**Given problem**
State how many lines of the entries hold the string "that". Reply with the number alone.

**Materials provided**
#####
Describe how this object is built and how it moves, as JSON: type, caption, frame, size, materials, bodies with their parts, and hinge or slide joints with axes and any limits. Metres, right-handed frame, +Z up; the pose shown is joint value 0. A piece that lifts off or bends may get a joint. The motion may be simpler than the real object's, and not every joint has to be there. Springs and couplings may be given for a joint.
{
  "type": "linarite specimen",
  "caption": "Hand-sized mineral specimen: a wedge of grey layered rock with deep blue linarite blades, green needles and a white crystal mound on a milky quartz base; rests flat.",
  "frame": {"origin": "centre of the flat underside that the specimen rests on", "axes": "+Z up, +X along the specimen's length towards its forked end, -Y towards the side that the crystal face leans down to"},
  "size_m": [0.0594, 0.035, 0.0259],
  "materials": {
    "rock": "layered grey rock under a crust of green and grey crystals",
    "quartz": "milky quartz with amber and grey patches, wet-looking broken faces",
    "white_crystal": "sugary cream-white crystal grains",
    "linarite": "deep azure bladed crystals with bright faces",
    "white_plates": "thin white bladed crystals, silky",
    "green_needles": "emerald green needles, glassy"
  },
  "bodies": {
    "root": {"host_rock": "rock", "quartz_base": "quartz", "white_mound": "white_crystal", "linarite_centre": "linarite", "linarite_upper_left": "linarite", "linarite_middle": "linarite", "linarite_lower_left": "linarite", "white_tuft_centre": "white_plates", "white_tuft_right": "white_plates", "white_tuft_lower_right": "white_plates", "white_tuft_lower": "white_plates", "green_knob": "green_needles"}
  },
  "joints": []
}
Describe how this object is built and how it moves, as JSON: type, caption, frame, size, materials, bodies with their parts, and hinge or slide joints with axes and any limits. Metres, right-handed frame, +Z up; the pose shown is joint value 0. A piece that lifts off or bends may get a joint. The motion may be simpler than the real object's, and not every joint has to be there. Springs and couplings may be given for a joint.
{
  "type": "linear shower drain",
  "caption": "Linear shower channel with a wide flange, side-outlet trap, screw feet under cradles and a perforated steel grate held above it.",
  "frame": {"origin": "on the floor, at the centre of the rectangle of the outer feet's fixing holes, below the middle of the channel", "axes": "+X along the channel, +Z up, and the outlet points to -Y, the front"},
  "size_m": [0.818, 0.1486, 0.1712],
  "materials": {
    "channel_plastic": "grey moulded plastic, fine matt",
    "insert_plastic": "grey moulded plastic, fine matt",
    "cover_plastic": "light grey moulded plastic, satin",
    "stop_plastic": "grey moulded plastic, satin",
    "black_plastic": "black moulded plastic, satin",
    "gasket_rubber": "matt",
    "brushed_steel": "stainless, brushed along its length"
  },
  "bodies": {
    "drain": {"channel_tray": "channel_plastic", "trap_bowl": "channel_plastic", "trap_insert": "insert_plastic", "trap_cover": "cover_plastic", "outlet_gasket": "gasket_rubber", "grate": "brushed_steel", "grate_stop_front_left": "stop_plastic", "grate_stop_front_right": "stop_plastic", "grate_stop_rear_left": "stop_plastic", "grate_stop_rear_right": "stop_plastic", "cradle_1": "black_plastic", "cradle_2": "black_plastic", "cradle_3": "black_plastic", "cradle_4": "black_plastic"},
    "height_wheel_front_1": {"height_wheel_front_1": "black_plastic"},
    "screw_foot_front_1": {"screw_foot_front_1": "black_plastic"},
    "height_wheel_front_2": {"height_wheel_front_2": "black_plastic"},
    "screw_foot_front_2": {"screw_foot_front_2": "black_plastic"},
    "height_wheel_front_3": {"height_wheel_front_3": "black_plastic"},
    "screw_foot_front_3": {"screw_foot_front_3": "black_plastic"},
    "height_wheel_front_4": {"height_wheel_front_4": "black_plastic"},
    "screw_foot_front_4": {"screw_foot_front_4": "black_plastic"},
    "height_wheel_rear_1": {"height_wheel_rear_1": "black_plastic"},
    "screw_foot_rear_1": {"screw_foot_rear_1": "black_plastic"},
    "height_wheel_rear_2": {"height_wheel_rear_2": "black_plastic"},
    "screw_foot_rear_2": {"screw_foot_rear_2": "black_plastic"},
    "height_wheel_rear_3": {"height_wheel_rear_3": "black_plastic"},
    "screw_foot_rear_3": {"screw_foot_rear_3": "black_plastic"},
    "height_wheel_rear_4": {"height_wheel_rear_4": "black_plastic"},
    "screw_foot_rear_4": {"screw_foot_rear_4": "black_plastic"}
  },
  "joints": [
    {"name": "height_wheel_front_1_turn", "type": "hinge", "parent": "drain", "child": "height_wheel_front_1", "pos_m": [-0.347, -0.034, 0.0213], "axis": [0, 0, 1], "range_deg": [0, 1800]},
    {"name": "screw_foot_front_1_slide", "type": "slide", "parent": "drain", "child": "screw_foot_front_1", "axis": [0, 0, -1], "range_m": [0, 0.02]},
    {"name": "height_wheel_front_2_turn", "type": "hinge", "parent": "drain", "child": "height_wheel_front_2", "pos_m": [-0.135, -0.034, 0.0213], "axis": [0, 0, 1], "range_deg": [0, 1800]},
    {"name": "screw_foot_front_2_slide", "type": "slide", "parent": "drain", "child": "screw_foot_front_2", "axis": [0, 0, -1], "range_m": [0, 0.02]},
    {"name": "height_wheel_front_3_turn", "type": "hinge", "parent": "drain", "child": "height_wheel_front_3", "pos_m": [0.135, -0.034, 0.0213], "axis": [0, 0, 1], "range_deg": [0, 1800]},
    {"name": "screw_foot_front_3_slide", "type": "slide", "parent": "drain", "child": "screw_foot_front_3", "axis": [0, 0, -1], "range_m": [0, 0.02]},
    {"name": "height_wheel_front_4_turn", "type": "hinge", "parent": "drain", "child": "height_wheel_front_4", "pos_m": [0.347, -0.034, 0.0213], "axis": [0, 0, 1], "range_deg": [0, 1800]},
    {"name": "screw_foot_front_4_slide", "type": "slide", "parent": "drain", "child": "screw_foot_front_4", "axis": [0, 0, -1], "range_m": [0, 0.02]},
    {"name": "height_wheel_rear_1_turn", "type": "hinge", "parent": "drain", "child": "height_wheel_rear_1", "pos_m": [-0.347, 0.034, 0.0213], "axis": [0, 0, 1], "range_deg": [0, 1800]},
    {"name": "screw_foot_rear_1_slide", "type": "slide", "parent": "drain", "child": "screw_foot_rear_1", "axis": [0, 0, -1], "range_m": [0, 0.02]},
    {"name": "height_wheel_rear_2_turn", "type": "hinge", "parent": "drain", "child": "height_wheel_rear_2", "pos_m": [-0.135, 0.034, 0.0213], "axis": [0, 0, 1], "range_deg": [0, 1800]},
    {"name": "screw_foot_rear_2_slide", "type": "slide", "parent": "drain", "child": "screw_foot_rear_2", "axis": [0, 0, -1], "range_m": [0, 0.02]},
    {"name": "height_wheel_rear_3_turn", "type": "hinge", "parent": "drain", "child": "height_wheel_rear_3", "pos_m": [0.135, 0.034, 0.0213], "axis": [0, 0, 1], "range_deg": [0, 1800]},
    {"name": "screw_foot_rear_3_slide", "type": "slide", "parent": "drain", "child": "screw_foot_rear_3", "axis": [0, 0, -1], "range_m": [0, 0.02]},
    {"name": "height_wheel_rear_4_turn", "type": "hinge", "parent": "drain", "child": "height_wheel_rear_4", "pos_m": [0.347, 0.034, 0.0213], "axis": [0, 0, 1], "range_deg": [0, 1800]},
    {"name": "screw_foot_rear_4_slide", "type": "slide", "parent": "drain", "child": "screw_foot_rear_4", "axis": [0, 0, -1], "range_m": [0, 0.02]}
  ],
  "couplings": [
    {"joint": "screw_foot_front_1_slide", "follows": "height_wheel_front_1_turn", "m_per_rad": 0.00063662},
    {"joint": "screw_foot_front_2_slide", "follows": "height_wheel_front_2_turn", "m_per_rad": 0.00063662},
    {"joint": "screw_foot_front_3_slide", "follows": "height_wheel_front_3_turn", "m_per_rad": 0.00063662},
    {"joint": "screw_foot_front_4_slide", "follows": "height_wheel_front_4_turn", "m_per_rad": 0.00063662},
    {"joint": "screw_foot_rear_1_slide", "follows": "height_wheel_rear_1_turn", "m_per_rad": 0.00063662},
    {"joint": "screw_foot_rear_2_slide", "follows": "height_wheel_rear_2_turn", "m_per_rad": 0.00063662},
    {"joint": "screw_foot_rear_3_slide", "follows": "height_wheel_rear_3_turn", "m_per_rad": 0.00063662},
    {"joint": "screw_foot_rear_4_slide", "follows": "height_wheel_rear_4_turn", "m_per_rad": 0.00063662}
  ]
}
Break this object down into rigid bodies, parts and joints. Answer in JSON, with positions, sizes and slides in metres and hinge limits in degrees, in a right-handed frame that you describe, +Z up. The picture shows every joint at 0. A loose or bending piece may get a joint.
#####
**Problem solution**
4